Thread-Safe Annotation Engines and Writers are used in these partial pipelines.
| Name / Type | Piper File | Description |
|---|---|---|
| Thread-Safe Dictionary Sub-pipe | TsDictionarySubPipe |
Thread-safe dictionary lookup sub-pipeline. |
| Thread-Safe Attribute Cleartk Sub-pipe | TsAttributeCleartkSubPipe |
Thread-safe default entity attributes processing sub-pipeline. |
| Thread-Safe Chunker Sub-pipe | TsChunkerSubPipe |
Thread-safe default chunker processing sub-pipeline. |
| Thread-Safe Relation Sub-pipe | TsRelationSubPipe |
Thread-safe relation extraction sub-pipeline. |
| Thread-Safe Temporal Sub-pipe | TsTemporalSubPipe |
Thread-safe temporal processing sub-pipeline. |
| Thread-Safe Coref Sub-pipe | TsCorefSubPipe |
Thread-safe coreference processing sub-pipeline. |
Piper files containing pipelines that detect Sections and Lists.
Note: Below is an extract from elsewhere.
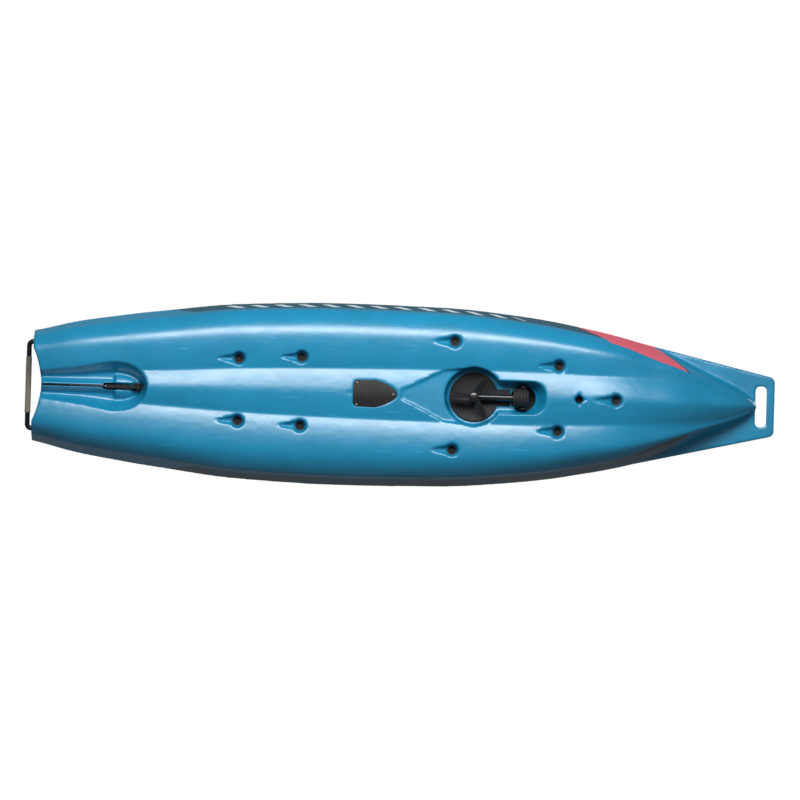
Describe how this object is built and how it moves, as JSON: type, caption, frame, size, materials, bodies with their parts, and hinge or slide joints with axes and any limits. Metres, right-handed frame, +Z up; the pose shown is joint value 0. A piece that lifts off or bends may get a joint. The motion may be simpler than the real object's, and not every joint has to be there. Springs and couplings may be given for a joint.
{
  "type": "pedal kayak",
  "caption": "Sit-on-top pedal kayak with a folding propeller drive, a retracting steerable rudder, a sliding seat with a folding back, and a hinged bow hatch.",
  "frame": {"origin": "middle of the boat's length and width, at the keel's lowest line", "axes": "+X to the bow, +Y to port, +Z up"},
  "size_m": [3.799, 0.9238, 0.7548],
  "materials": {
    "hull_shell": "satin moulded polyethylene",
    "black_plastic": "pebbled",
    "plug_rubber": "matt",
    "black_gloss": "moulded nylon",
    "steel": "stainless",
    "aluminium": "anodised",
    "grip_tan": "soft sleeve",
    "hatch_plastic": "textured",
    "seat_fabric": "woven mesh",
    "deck_foam": "grooved foam"
  },
  "bodies": {
    "root": {"hull": "hull_shell", "scupper_plugs": "plug_rubber", "keel_cover": "black_plastic", "keel_cover_screws": "steel", "drive_tray": "black_plastic", "stern_handle": "aluminium", "stern_handle_grip": "grip_tan", "drive_base": "black_plastic", "base_clamps": "black_plastic", "drive_column": "black_plastic", "gear_case_left": "black_plastic", "gear_case_right": "black_plastic", "crank_bearings": "steel", "column_bearings": "steel", "knuckle_pin": "steel", "rudder_bracket": "black_plastic", "rudder_pin": "steel", "gear_tracks": "aluminium", "rod_holder_left": "black_plastic", "rod_holder_right": "black_plastic", "steering_base": "black_plastic", "hatch_rim": "black_plastic", "hatch_gasket": "plug_rubber", "hatch_hinge_blocks": "black_plastic", "hatch_hinge_pins": "steel", "floor_pad_left": "deck_foam", "floor_pad_right": "deck_foam", "seat_rails": "aluminium"},
    "crank": {"crank_shaft": "steel", "crank_gear": "steel", "crank_arm_left": "aluminium", "crank_arm_right": "aluminium", "pedal_spindle_left": "steel", "pedal_spindle_right": "steel"},
    "left_pedal": {"pedal_left": "black_plastic"},
    "right_pedal": {"pedal_right": "black_plastic"},
    "upright_shaft": {"column_shaft": "steel"},
    "leg": {"drive_leg": "black_gloss", "knuckle_boot": "plug_rubber", "leg_bushes": "black_plastic"},
    "leg_drive": {"leg_shaft": "steel"},
    "prop": {"propeller": "black_gloss", "prop_shaft": "steel", "prop_nose_cone": "black_gloss"},
    "rudder_head": {"rudder_yoke": "black_plastic"},
    "rudder": {"rudder_blade": "black_gloss", "rudder_stock": "steel"},
    "steering": {"steering_handle": "black_plastic"},
    "drain": {"drain_plug": "black_plastic"},
    "hatch": {"hatch_lid": "hatch_plastic"},
    "latch_left": {"hatch_latch_left": "black_plastic"},
    "latch_right": {"hatch_latch_right": "black_plastic"},
    "seat": {"seat_frame": "aluminium", "seat_shoes": "black_plastic", "seat_cushion": "seat_fabric", "seat_brackets": "aluminium", "seat_hinge_pins": "steel"},
    "seat_back": {"seat_back_frame": "aluminium", "seat_back_pad": "seat_fabric"}
  },
  "joints": [
    {"name": "crank_spin", "type": "hinge", "parent": "root", "child": "crank", "pos_m": [0.622, 0, 0.45], "axis": [0, 1, 0], "continuous": true},
    {"name": "left_pedal_spin", "type": "hinge", "parent": "crank", "child": "left_pedal", "pos_m": [0.772, 0.125, 0.45], "axis": [0, 1, 0], "continuous": true},
    {"name": "right_pedal_spin", "type": "hinge", "parent": "crank", "child": "right_pedal", "pos_m": [0.472, -0.125, 0.45], "axis": [0, 1, 0], "continuous": true},
    {"name": "upright_shaft_spin", "type": "hinge", "parent": "root", "child": "upright_shaft", "pos_m": [0.622, 0, 0.25], "axis": [0, 0, 1], "continuous": true},
    {"name": "leg_fold", "type": "hinge", "parent": "root", "child": "leg", "pos_m": [0.622, 0, 0.063], "axis": [0, -1, 0], "range_deg": [0, 90]},
    {"name": "leg_drive_spin", "type": "hinge", "parent": "leg", "child": "leg_drive", "pos_m": [0.5, 0, 0.063], "axis": [1, 0, 0], "continuous": true},
    {"name": "prop_spin", "type": "hinge", "parent": "leg", "child": "prop", "pos_m": [0.373, 0, 0.03], "axis": [0, 0, -1], "continuous": true},
    {"name": "rudder_lift", "type": "hinge", "parent": "root", "child": "rudder_head", "pos_m": [-1.327, 0, 0.062], "axis": [0, -1, 0], "range_deg": [0, 90]},
    {"name": "rudder_steer", "type": "hinge", "parent": "rudder_head", "child": "rudder", "pos_m": [-1.49, 0, 0.062], "axis": [1, 0, 0], "range_deg": [-30, 30]},
    {"name": "steering_turn", "type": "hinge", "parent": "root", "child": "steering", "pos_m": [-0.04, 0.388, 0.33], "axis": [0, 0, 1], "range_deg": [-45, 45]},
    {"name": "drain_plug_turn", "type": "hinge", "parent": "root", "child": "drain", "pos_m": [-1.65, 0.15, 0.31], "axis": [0, 0, 1], "range_deg": [0, 360]},
    {"name": "hatch_open", "type": "hinge", "parent": "root", "child": "hatch", "pos_m": [1.554, 0, 0.385], "axis": [0, 1, 0], "range_deg": [0, 105]},
    {"name": "latch_left_turn", "type": "hinge", "parent": "hatch", "child": "latch_left", "pos_m": [1.288, 0.062, 0.39], "axis": [0, 0, 1], "range_deg": [0, 90]},
    {"name": "latch_right_turn", "type": "hinge", "parent": "hatch", "child": "latch_right", "pos_m": [1.288, -0.062, 0.39], "axis": [0, 0, 1], "range_deg": [0, 90]},
    {"name": "seat_slide", "type": "slide", "parent": "root", "child": "seat", "axis": [1, 0, 0], "range_m": [-0.06, 0.09]},
    {"name": "seat_back_fold", "type": "hinge", "parent": "seat", "child": "seat_back", "pos_m": [-0.555, 0, 0.372], "axis": [0, 1, 0], "range_deg": [0, 100]}
  ],
  "couplings": [
    {"joint": "upright_shaft_spin", "follows": "crank_spin", "ratio": 2.5},
    {"joint": "leg_drive_spin", "follows": "crank_spin", "ratio": 2.5},
    {"joint": "prop_spin", "follows": "crank_spin", "ratio": 10},
    {"joint": "steering_turn", "follows": "rudder_steer", "ratio": 1.5}
  ]
}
Thread-Safe Annotation Engines and Writers are used in these pipelines.
| Name / Type | Piper File | Description |
|---|---|---|
| Thread-Safe Sectioned Clinical | TsSectionedFastPipeline |
A thread-safe plaintext document processing pipeline with UMLS entity lookup and entity assertion attributes, sections, paragraphs and lists. |
| Thread-Safe Sectioned Relation | TsSectionedRelationPipeline |
Thread-safe Sectioned Pipeline with degree-of and location-of relations. |
| Thread-Safe Sectioned Temporal | TsSectionedTemporalPipeline |
Thread-safe Sectioned Pipeline with events, times, temporal and event-doc creation time relations. |
| Thread-Safe Sectioned Coref | TsSectionedRelationCorefPipeline |
Thread-safe Sectioned Pipeline with coreference resolution. |
| Thread-Safe Sectioned Relation Temporal | TsSectionedRelationTemporalPipeline |
Thread-safe Sectioned Pipeline with degree-of, location-of, events, times, temporal and event-doc creation time relations. |
| Thread-Safe Sectioned Relation Coref | TsSectionedRelationCorefPipeline |
Thread-safe Sectioned Pipeline with degree-of and location-of relations and coreferences. |
| Thread-Safe Sectioned Temporal Coref | TsSectionedTemporalCorefPipeline |
Thread-safe Sectioned Pipeline with events, times, temporal relations and document creation time relations and coreferences. |
| Thread-Safe Sectioned Full | TsSectionedAdvancedPipeline |
Thread-safe Sectioned Pipeline with all of the above. |
| Thread-Safe Tokenizer | TsFullTokenizerPipeline |
A small thread-safe tokenization pipeline with sections, paragraphs and lists. |